To find $\displaystyle h'(x)$ we will need to use the trigonometric derivative rule for tangent which states,

$\displaystyle \frac{d}{dx}tan(x)=sec^2(x)$ and to find $\displaystyle i'(x)$ we will again use the power rule.

Thus,

$\displaystyle h'(x)=sec^2(7x)$ and $\displaystyle i'(x)=7\cdot 1x^{1-1}=7$.

This then makes,

$\displaystyle g'(x)=7sec^2(7x)$.

Now lets combine our terms using the product rule to find the final derivative.

$\displaystyle \\f'(x)=6x\tan(7x)+3x^{2}\cdot 7sec^{2}(7x) \\ f'(x)= 6x\tan(7x)+21x^{2}sec^{2}(7x)$

This problem relies on the chain rule

$\displaystyle \frac{d}{dx}f(g(x))=f'(g(x))g'(x)$.

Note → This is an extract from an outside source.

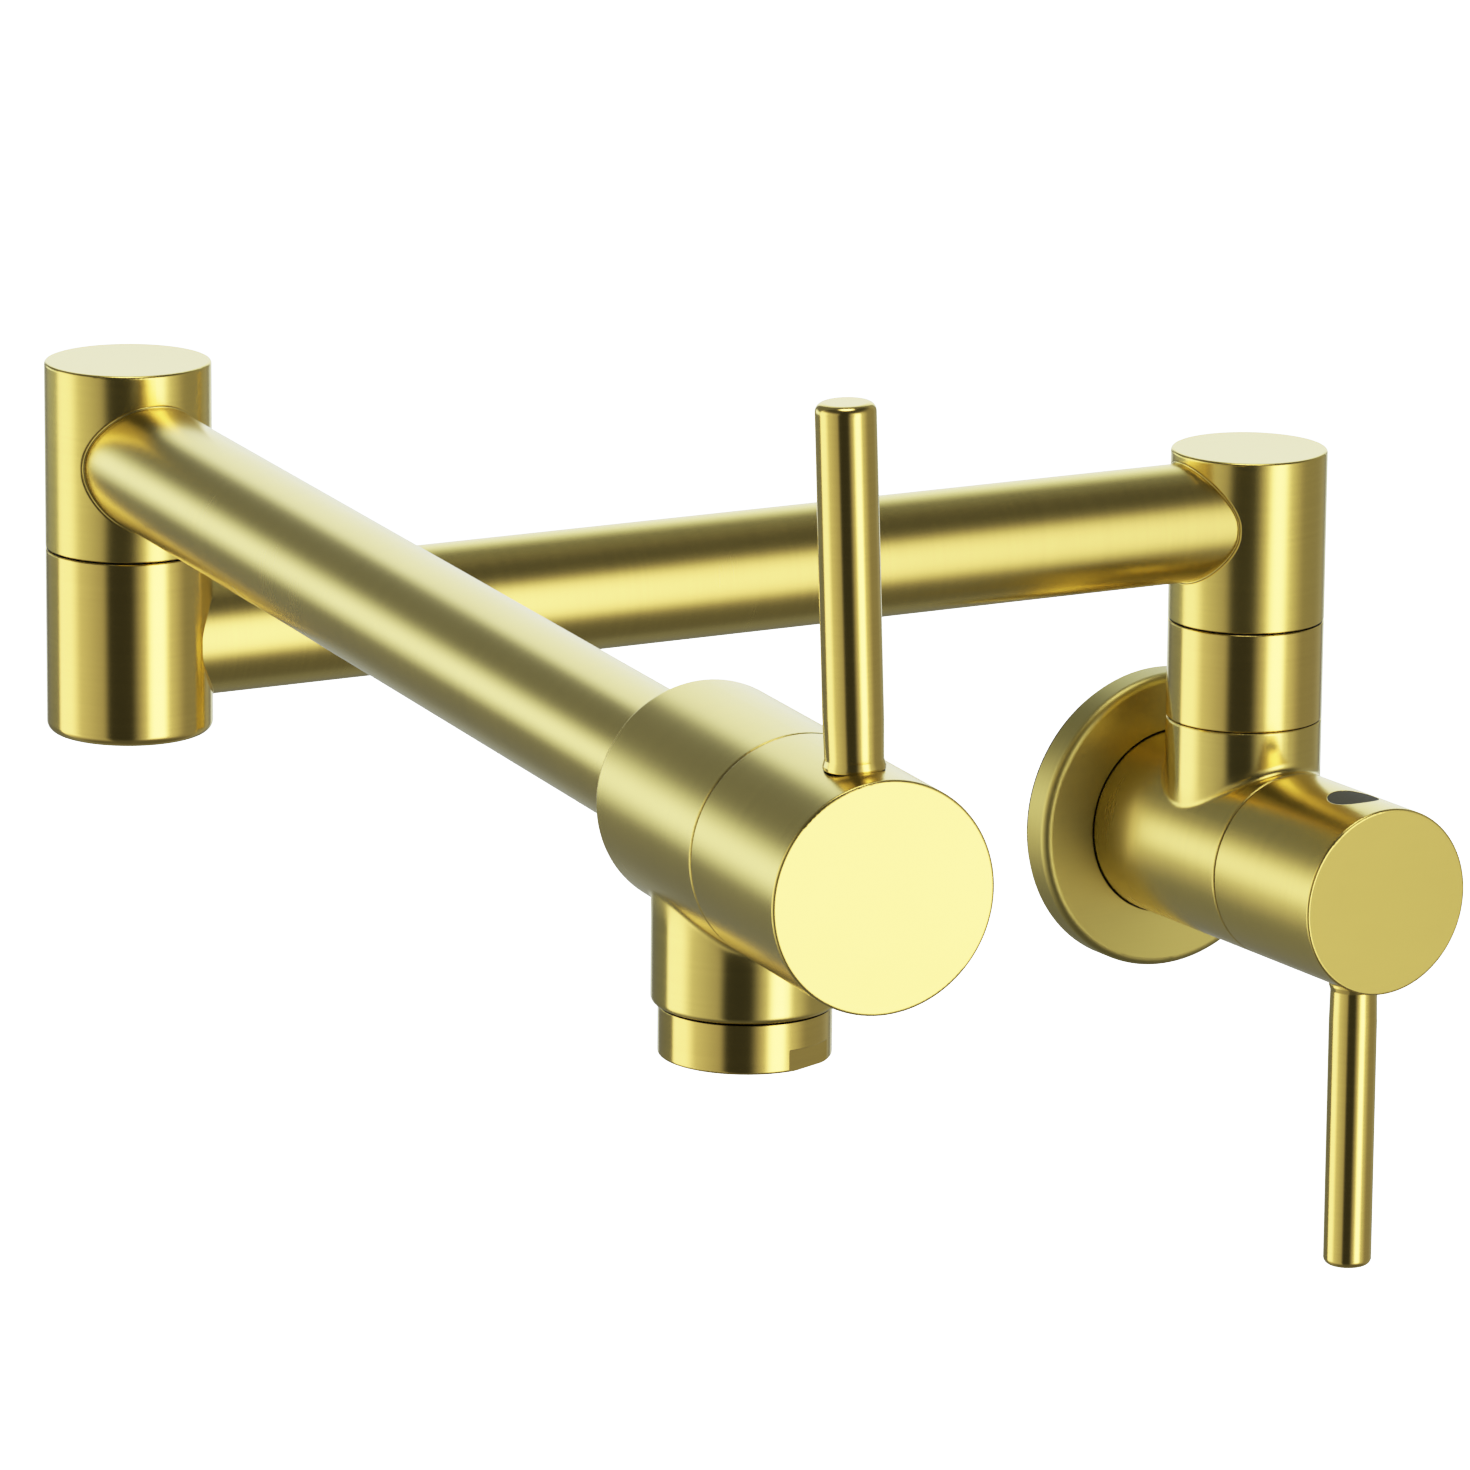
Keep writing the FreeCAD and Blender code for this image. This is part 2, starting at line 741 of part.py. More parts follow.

First, you have x to something, so you must use the power rule

$\displaystyle \frac{d}{dx}x^n=nx^{n-1}$

to get 

$\displaystyle (e^{-2x})'x^{e^{-2x}-1}$.

Using the chain rule, this becomes $\displaystyle -2e^{-2x}x^{e^{-2x}-1}$.